TASK DIRECTIONS — Keep to the lines between the one holding "Recreate this object" and the one holding "drum_z = 32; // [31:0.5:34]", inclusive, and write them out exactly.

(Object modeling scripts)
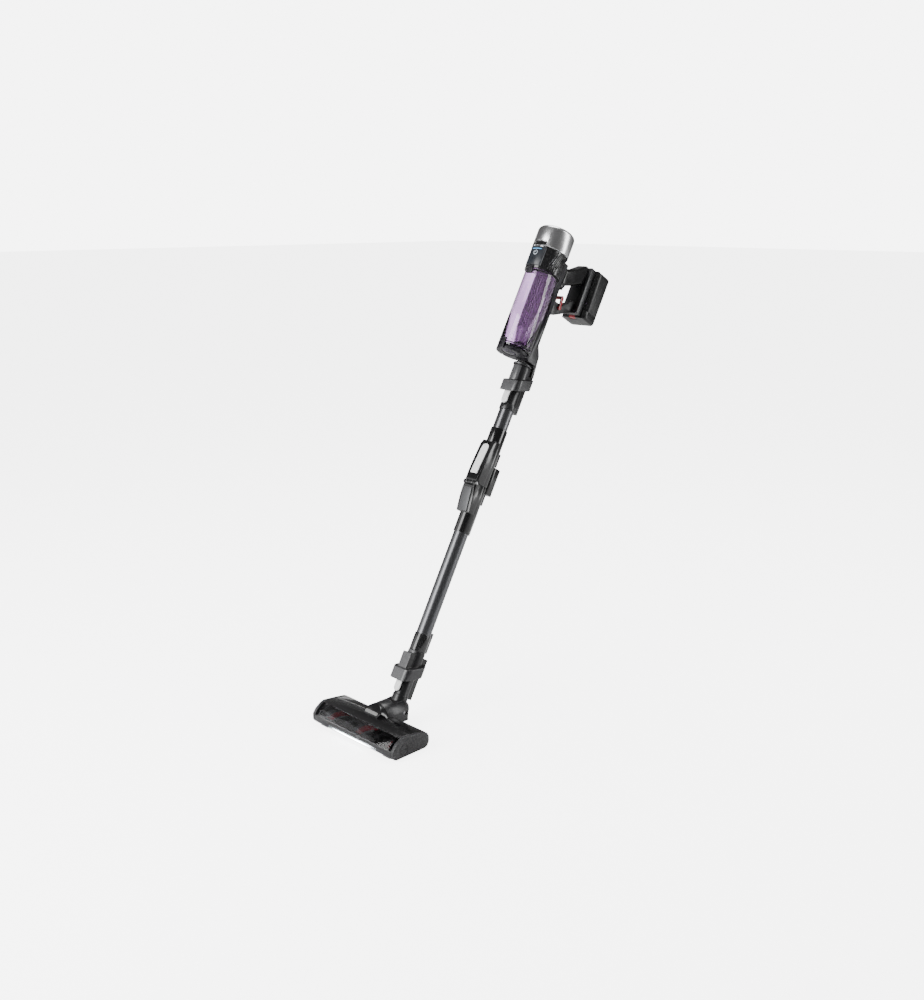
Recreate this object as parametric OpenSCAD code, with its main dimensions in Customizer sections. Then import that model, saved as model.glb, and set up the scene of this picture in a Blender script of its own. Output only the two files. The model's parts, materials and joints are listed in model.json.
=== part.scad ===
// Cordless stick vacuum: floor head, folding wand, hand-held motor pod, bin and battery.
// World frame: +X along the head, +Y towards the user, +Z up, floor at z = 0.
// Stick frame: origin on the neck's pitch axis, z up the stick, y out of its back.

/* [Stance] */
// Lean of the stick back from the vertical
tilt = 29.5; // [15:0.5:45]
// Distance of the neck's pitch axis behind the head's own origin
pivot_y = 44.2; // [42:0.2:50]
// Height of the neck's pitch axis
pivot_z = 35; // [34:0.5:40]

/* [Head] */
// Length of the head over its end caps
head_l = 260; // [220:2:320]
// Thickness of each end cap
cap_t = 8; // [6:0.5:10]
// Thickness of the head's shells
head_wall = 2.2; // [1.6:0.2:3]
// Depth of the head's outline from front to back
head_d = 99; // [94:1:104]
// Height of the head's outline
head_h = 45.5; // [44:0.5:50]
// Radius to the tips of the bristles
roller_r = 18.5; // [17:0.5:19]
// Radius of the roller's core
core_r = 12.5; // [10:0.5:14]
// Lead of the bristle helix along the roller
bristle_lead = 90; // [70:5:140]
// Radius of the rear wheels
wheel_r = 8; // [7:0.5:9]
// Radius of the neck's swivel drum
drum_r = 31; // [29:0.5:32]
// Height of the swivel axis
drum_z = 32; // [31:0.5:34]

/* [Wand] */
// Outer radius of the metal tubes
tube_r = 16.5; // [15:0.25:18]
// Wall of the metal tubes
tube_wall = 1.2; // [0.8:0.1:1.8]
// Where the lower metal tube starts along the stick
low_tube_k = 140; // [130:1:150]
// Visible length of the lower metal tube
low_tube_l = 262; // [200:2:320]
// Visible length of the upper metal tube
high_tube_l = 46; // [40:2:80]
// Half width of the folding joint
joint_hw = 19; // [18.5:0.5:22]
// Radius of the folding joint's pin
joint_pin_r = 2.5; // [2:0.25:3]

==

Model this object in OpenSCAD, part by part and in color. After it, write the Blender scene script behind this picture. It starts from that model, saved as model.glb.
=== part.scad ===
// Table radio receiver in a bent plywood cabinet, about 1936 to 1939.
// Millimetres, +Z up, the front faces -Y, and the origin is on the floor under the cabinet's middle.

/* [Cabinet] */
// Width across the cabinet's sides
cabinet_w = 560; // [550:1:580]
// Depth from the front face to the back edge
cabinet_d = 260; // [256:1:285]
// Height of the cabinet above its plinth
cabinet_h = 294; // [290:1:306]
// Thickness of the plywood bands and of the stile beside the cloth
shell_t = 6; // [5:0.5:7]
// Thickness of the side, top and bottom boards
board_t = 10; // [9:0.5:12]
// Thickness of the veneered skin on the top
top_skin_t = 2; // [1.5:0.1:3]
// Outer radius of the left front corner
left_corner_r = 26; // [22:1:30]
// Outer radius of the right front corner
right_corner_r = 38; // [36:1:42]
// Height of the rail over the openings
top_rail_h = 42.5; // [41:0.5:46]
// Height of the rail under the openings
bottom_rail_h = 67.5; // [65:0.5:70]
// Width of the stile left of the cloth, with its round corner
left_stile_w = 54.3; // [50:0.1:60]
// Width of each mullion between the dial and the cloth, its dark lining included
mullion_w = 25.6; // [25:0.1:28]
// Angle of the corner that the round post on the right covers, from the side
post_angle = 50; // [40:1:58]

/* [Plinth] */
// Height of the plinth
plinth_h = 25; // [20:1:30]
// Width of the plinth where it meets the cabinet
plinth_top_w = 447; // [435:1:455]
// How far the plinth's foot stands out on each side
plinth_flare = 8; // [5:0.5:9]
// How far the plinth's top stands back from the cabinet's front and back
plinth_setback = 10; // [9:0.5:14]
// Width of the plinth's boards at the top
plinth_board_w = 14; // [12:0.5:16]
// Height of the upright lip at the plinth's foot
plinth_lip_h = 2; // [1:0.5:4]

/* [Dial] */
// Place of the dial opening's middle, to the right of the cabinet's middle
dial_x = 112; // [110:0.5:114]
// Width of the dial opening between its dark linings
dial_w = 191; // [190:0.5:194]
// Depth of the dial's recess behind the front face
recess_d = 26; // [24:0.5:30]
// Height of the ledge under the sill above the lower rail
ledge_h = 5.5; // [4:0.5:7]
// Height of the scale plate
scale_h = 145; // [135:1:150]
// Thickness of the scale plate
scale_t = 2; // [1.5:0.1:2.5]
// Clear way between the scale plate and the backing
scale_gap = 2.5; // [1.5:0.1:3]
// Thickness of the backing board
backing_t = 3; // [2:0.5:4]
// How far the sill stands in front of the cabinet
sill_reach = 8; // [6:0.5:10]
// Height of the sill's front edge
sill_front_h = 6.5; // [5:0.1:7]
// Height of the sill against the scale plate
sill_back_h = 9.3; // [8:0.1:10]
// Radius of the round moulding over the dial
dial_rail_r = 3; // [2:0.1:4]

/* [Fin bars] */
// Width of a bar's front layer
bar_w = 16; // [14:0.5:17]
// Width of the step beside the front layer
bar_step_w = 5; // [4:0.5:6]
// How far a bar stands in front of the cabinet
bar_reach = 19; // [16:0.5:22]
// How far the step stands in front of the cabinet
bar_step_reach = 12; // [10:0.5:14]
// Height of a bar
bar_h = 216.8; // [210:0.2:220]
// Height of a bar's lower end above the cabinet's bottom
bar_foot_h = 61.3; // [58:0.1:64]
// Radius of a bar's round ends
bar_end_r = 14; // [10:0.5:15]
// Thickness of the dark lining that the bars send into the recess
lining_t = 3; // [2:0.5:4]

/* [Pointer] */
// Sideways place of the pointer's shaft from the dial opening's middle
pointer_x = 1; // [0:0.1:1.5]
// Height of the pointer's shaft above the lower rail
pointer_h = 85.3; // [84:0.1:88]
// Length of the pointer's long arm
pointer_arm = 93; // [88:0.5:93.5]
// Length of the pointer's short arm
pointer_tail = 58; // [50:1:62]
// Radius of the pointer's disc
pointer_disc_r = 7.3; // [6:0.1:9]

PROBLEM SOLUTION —
Recreate this object as parametric OpenSCAD code, with its main dimensions in Customizer sections. Then import that model, saved as model.glb, and set up the scene of this picture in a Blender script of its own. Output only the two files. The model's parts, materials and joints are listed in model.json.
=== part.scad ===
// Cordless stick vacuum: floor head, folding wand, hand-held motor pod, bin and battery.
// World frame: +X along the head, +Y towards the user, +Z up, floor at z = 0.
// Stick frame: origin on the neck's pitch axis, z up the stick, y out of its back.

/* [Stance] */
// Lean of the stick back from the vertical
tilt = 29.5; // [15:0.5:45]
// Distance of the neck's pitch axis behind the head's own origin
pivot_y = 44.2; // [42:0.2:50]
// Height of the neck's pitch axis
pivot_z = 35; // [34:0.5:40]

/* [Head] */
// Length of the head over its end caps
head_l = 260; // [220:2:320]
// Thickness of each end cap
cap_t = 8; // [6:0.5:10]
// Thickness of the head's shells
head_wall = 2.2; // [1.6:0.2:3]
// Depth of the head's outline from front to back
head_d = 99; // [94:1:104]
// Height of the head's outline
head_h = 45.5; // [44:0.5:50]
// Radius to the tips of the bristles
roller_r = 18.5; // [17:0.5:19]
// Radius of the roller's core
core_r = 12.5; // [10:0.5:14]
// Lead of the bristle helix along the roller
bristle_lead = 90; // [70:5:140]
// Radius of the rear wheels
wheel_r = 8; // [7:0.5:9]
// Radius of the neck's swivel drum
drum_r = 31; // [29:0.5:32]
// Height of the swivel axis
drum_z = 32; // [31:0.5:34]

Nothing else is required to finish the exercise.